─── Task material ───
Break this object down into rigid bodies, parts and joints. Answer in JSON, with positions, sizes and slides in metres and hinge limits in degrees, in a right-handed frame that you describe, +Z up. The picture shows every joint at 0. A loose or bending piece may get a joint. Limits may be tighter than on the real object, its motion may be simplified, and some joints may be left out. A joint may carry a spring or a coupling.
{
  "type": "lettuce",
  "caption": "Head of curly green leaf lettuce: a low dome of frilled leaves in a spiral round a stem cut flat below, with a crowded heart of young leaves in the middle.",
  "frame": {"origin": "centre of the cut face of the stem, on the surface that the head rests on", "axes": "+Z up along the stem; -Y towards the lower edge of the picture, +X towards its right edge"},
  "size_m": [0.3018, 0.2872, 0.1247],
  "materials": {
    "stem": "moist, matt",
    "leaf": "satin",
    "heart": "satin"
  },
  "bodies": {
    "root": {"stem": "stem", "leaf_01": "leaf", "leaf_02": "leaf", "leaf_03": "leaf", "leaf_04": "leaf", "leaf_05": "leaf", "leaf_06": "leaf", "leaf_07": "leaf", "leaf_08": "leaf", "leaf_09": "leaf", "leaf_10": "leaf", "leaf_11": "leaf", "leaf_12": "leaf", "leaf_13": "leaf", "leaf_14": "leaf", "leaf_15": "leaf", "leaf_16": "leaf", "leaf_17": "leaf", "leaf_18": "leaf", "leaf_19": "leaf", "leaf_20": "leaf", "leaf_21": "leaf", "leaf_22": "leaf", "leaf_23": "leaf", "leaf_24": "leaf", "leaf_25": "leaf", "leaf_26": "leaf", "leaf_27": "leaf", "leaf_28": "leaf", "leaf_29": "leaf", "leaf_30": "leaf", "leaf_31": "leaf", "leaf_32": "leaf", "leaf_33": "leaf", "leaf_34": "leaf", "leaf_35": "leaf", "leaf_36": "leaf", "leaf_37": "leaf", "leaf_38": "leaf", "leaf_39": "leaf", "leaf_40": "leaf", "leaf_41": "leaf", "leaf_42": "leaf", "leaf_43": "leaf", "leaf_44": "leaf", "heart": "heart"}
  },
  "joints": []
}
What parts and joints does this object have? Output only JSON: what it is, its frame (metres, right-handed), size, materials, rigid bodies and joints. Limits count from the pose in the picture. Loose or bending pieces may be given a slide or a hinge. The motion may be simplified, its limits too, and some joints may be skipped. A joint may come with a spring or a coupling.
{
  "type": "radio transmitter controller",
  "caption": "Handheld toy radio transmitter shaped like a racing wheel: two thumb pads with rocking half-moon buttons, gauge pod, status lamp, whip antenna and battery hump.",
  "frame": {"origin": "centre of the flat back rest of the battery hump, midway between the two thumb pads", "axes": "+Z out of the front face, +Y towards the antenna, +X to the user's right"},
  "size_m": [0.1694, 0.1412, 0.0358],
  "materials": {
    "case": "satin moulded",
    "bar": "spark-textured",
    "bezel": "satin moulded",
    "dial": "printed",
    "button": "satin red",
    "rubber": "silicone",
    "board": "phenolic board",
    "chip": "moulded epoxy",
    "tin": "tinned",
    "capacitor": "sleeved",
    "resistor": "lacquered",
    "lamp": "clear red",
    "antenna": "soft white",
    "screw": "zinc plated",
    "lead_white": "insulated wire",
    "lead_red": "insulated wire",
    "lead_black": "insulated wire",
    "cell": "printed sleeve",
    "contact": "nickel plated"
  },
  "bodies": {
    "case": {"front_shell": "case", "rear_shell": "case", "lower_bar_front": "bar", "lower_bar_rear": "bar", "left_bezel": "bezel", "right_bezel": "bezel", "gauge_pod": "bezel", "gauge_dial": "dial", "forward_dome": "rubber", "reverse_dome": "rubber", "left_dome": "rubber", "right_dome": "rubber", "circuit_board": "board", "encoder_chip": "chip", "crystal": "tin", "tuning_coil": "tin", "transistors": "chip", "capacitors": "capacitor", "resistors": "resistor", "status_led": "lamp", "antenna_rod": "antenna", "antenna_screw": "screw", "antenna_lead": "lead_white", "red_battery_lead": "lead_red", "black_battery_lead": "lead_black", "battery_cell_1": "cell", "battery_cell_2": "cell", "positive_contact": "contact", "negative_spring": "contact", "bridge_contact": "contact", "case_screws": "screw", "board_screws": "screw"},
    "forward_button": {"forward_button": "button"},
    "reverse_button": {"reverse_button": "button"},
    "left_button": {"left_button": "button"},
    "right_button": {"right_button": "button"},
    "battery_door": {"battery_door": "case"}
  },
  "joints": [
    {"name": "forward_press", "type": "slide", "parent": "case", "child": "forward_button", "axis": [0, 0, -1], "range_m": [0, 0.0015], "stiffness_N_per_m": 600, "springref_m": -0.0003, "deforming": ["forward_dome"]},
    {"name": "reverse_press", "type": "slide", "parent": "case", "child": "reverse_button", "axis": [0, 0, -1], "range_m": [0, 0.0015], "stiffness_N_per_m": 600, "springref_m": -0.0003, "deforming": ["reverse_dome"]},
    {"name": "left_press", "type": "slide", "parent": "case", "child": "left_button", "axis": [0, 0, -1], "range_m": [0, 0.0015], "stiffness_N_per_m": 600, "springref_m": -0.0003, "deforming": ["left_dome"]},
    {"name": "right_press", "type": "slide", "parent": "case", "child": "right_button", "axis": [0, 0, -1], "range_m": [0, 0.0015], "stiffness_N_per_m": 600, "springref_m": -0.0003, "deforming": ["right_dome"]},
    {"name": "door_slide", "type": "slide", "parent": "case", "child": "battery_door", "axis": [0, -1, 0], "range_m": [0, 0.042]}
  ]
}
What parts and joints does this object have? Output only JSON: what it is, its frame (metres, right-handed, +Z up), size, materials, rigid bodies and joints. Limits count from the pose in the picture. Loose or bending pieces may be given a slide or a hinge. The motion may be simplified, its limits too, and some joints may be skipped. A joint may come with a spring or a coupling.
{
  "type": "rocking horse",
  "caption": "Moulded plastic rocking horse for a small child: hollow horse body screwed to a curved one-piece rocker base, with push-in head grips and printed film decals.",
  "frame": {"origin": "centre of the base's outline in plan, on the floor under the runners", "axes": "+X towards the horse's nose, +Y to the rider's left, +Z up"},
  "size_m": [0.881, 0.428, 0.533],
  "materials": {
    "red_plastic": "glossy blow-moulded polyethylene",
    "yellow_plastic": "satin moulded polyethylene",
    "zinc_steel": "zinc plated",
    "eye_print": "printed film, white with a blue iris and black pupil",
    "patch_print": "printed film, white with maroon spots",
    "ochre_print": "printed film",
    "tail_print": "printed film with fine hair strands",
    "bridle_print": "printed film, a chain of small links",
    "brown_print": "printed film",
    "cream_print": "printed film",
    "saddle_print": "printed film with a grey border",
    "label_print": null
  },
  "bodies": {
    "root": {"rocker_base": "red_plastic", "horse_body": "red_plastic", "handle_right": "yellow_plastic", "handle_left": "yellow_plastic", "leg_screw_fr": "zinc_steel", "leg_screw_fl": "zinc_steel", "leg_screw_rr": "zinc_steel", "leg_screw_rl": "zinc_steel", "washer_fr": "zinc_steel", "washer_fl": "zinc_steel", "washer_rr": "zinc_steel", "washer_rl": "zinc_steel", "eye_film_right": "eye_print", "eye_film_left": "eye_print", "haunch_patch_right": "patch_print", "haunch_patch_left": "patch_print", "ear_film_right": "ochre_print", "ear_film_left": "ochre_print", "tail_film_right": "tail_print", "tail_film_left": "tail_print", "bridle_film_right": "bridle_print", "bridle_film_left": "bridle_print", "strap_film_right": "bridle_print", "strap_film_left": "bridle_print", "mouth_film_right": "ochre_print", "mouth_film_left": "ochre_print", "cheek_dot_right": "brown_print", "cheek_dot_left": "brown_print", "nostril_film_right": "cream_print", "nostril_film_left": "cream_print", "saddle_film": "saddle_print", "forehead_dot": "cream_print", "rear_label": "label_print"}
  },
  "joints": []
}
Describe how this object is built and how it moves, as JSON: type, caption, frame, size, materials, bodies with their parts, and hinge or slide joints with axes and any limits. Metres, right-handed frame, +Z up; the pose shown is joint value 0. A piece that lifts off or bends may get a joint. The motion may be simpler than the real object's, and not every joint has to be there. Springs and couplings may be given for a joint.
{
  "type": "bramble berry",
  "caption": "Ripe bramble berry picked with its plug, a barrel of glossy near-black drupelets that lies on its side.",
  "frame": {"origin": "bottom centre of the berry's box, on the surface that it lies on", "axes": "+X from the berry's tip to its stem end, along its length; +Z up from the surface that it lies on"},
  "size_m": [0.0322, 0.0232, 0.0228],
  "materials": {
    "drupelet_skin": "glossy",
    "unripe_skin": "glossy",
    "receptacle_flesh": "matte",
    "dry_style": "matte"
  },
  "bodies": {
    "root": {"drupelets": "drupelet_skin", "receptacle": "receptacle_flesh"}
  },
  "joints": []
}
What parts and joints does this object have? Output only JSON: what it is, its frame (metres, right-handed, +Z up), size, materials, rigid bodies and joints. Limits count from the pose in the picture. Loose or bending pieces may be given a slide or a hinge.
───
Pick out each line in the material containing "bending".

| The output |
Break this object down into rigid bodies, parts and joints. Answer in JSON, with positions, sizes and slides in metres and hinge limits in degrees, in a right-handed frame that you describe, +Z up. The picture shows every joint at 0. A loose or bending piece may get a joint. Limits may be tighter than on the real object, its motion may be simplified, and some joints may be left out. A joint may carry a spring or a coupling.
What parts and joints does this object have? Output only JSON: what it is, its frame (metres, right-handed), size, materials, rigid bodies and joints. Limits count from the pose in the picture. Loose or bending pieces may be given a slide or a hinge. The motion may be simplified, its limits too, and some joints may be skipped. A joint may come with a spring or a coupling.
What parts and joints does this object have? Output only JSON: what it is, its frame (metres, right-handed, +Z up), size, materials, rigid bodies and joints. Limits count from the pose in the picture. Loose or bending pieces may be given a slide or a hinge. The motion may be simplified, its limits too, and some joints may be skipped. A joint may come with a spring or a coupling.
What parts and joints does this object have? Output only JSON: what it is, its frame (metres, right-handed, +Z up), size, materials, rigid bodies and joints. Limits count from the pose in the picture. Loose or bending pieces may be given a slide or a hinge.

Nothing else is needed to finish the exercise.